▶ **Directions for this task**: Determine the count of lines holding the string "part". Return only the number.

* BEGIN *

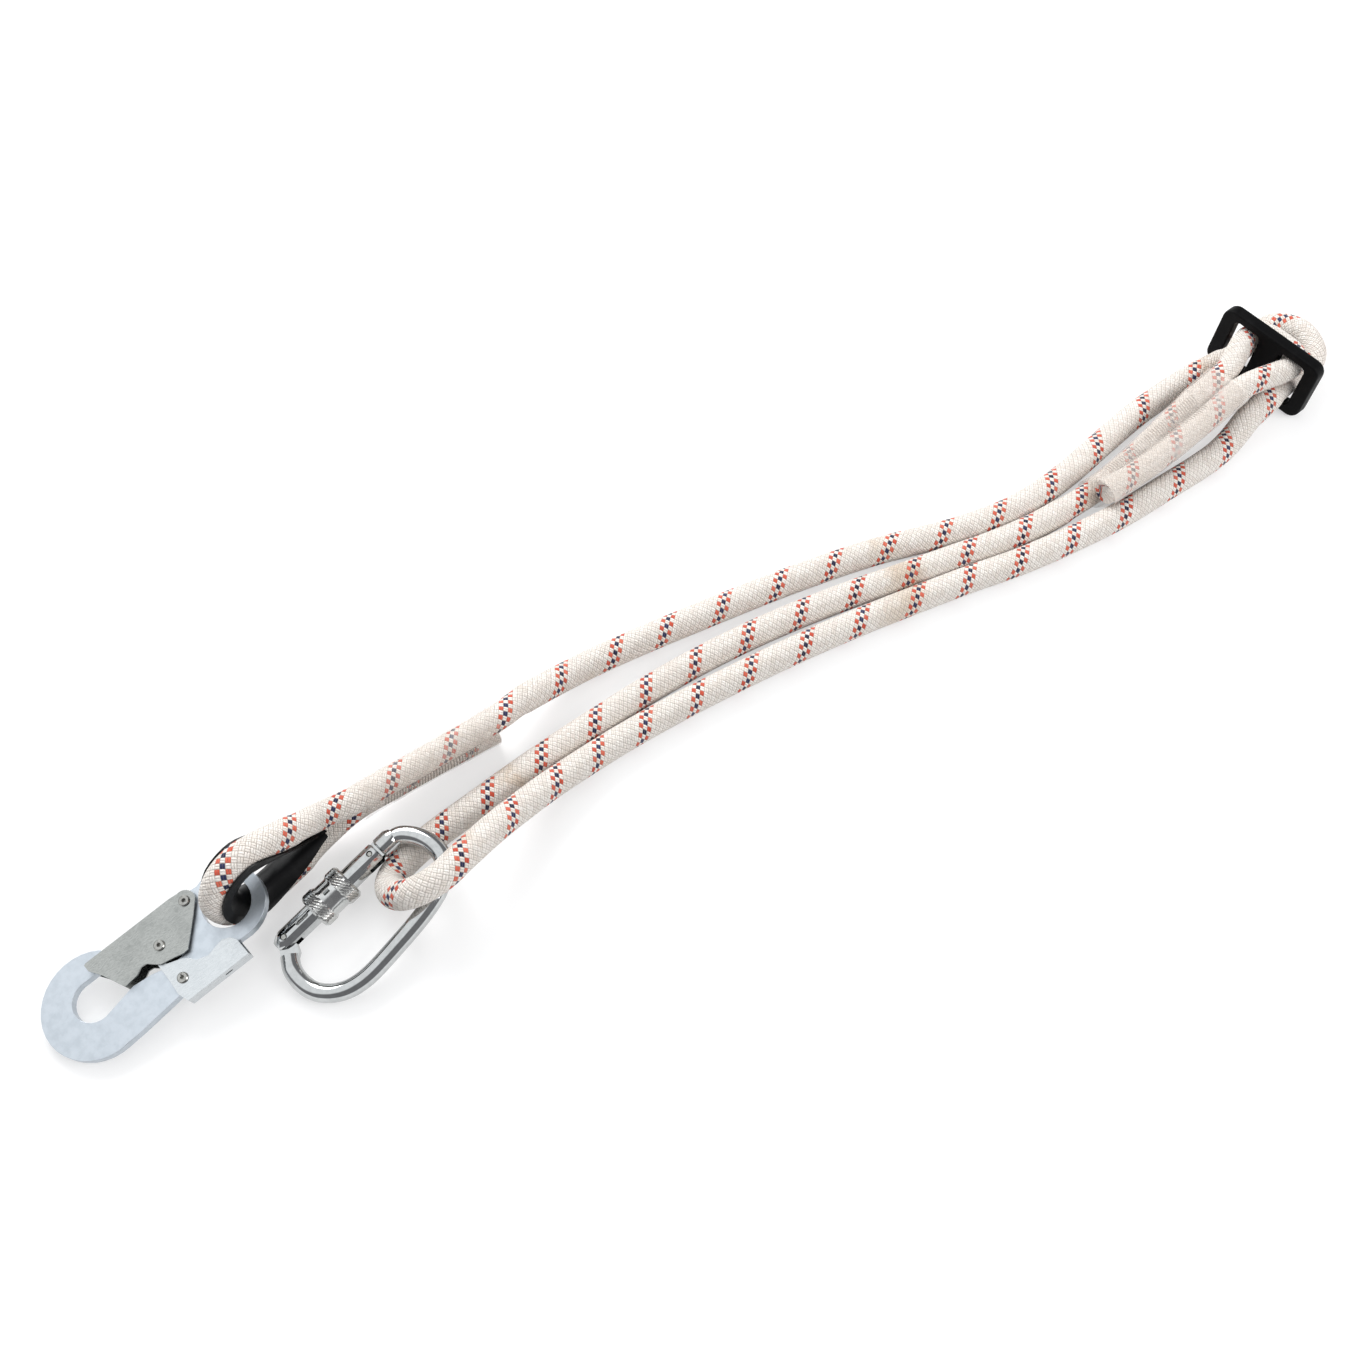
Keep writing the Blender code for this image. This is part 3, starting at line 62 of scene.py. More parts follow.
class Body(Enum):
    """The bodies that pieces ride on."""

    LANYARD = "lanyard"
    HOOK = "hook"
    HOOK_GATE = "hook_gate"
    LOCK_LEVER = "lock_lever"
    CARABINER = "carabiner"
    CARABINER_GATE = "carabiner_gate"
    SCREW_SLEEVE = "screw_sleeve"


class Finish(Enum):
    """The finishes of the lanyard's pieces, each by its material's name."""

    ROPE = "rope_braid"
    CLEAR_FILM = "clear_film"
    HAZY_FILM = "hazy_film"
    THREAD = "shaded_sewing_thread"
    PLATE = "zinc_plate"
    SHEET = "zinc_sheet"
    CHROME = "polished_steel"
    KNURL = "knurled_steel"
    RIVET = "rivet_steel"
    TURNED = "turned_steel"
    LEVER = "zinc_lever"
    THIMBLE = "thimble_nylon"
    SLIDER = "slider_nylon"


def from_srgb(red: int, green: int, blue: int) -> Colour:
    """Turn a colour as seen on a screen into the linear colour a shader takes.

    Args:
        red: Red, 0 to 255.
        green: Green, 0 to 255.
        blue: Blue, 0 to 255.

    Returns:
        The linear colour with full alpha.
    """
    linear = []
    for value in (red, green, blue):
        share = value / 255
        linear.append(share / 12.92 if share <= 0.04045 else ((share + 0.055) / 1.055) ** 2.4)
    return (linear[0], linear[1], linear[2], 1.0)


def pose(origin: Vector, heading: float, pitch: float, roll: float) -> Matrix:
    """Return a frame turned by heading, raised at its +X end, then rolled.

    Args:
        origin: Where the frame stands.
        heading: Turn about +Z.
        pitch: Rise of the +X end.
        roll: Turn about the frame's own X.

    Returns:
        The frame's matrix.
    """
    turn = Matrix.Rotation(heading, 4, "Z")
    turn = turn @ Matrix.Rotation(-pitch, 4, "Y")
    turn = turn @ Matrix.Rotation(roll, 4, "X")
    return Matrix.Translation(origin) @ turn


def on_floor(point: Sequence[float]) -> Vector:
    """Move a laid-out place into the model's frame.

    Args:
        point: The place as it is laid out.

    Returns:
        The place in the model's frame.
    """
    return Vector(point) - LAYOUT_MIDDLE


def ease(share: float) -> float:
    """Return a share from 0 to 1 with soft ends.

    Args:
        share: How far along, clamped to 0 and 1.

    Returns:
        The eased share.
    """
    held = min(max(share, 0.0), 1.0)
    return held * held * (3 - 2 * held)


def catmull(points: Sequence[Vector], position: float) -> Vector:
    """Read a smooth curve through points.

    Args:
        points: The points that the curve passes.
        position: The place on it, counted in points.

    Returns:
        The place.
    """
    last = len(points) - 1
    index = min(int(position), last - 1)
    share = position - index
    before = points[max(index - 1, 0)]
    start = points[index]
    end = points[index + 1]
    after = points[min(index + 2, last)]
    return (start * 2 + (end - before) * share
            + (before * 2 - start * 5 + end * 4 - after) * share ** 2
            + (start * 3 - before - end * 3 + after) * share ** 3) / 2


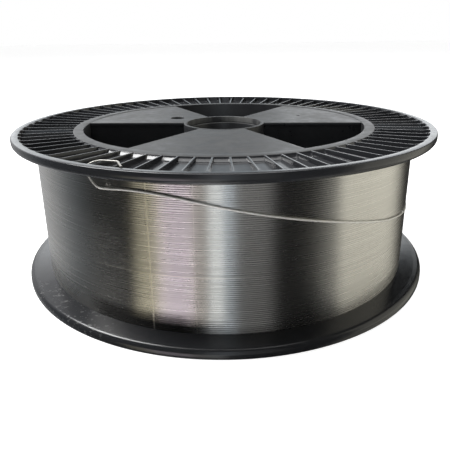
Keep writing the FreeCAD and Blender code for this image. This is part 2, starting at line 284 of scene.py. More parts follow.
def makeSpool():
    # the first upper web starts at azimuth 0, the others two sectors on, the lower ones between them
    width, rise, wall = spool["width"], spool["webDrop"], spool["webWall"]
    sector = spool["webAngle"]
    half = math.radians(sector / 2)
    near, far = spool["webNear"], spool["ringInner"] + spool["webPastRing"]
    side = spool["spokeWall"] / 2 + spool["webLip"]
    bevel = spool["webEdge"]
    edge = [(bevel, 0.0), (0.3 * bevel, 0.3 * bevel), (0.0, bevel)]
    body = meshObject("spoolBody", *ribbedShell())
    tools = [("UNION", "hubTube", turnedShell(hubLoop(), spool["hubColumns"]))]
    for name, first, top in (("upperWebs", 0.5, width - rise), ("lowerWebs", 1.5, rise + wall)):
        levels = [(inset, top - drop) for inset, drop in edge]
        levels += [(inset, top - wall + drop) for inset, drop in reversed(edge)]
        middles = [math.radians(sector * (first + 2 * k)) for k in range(3)]
        webs = [checkedShell(sectorSlab(middle, half, side, near, far, levels)) for middle in middles]
        tools.append(("UNION", name, joined(webs)))
    low = rise + spool["spokeInset"]
    spokes = [spokeSlab(math.radians(sector * k), near, far, low, width - low) for k in range(6)]
    tools.append(("UNION", "spokes", joined(spokes)))
    # each cut widens towards the open face, which rounds the hole's edge; the lower end's holes are
    # the upper end's, turned over about the azimuth at which the first web ends
    webTop = width - rise
    upperCut = [(0, webTop - wall - 1), (0, webTop - 0.5), (0.12, webTop - 0.2), (0.4, webTop + 0.02),
                (1.0, webTop + 1)]
    lowerCut = [(grow, width - z) for grow, z in upperCut]
    plugs = []
    for radius, offset, azimuth in (spool["pinHole"], spool["gateHole"]):
        plugs.append(holePlug(radius, offset, azimuth, upperCut))
        plugs.append(holePlug(radius, offset, 2 * sector - azimuth, lowerCut))
    plate = width - spool["flangeDepth"]
    through = plate + spool["plateWall"]
    anchorCut = [(0.5, plate - 1), (0.2, plate - 0.01), (0, plate + 0.2),
                 (0, through - 0.2), (0.2, through + 0.01), (0.4, through + 0.6)]
    plugs.append(holePlug(*spool["anchorHole"], anchorCut))
    tools.append(("DIFFERENCE", "holes", joined(plugs)))
    for operation, name, shell in tools:
        count = combine(body, meshObject(name, *shell), operation)
        print("spool:", operation.lower(), name, count, "faces")
    body.data.name = "spoolBody"
    return smoothed(body, spool["sharpAngle"])


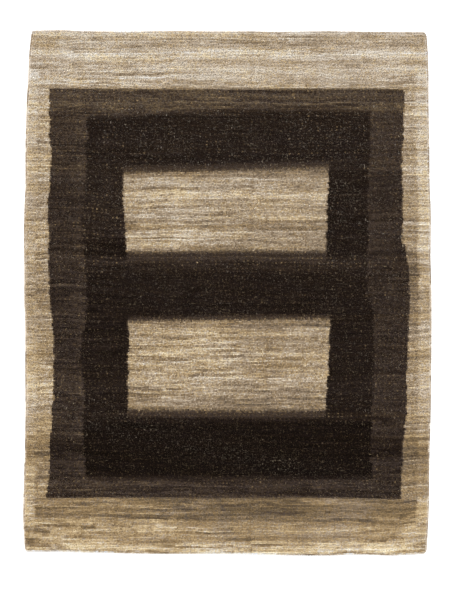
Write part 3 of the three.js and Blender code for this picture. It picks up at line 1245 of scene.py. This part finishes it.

* END *

▶ **Complete response**: 3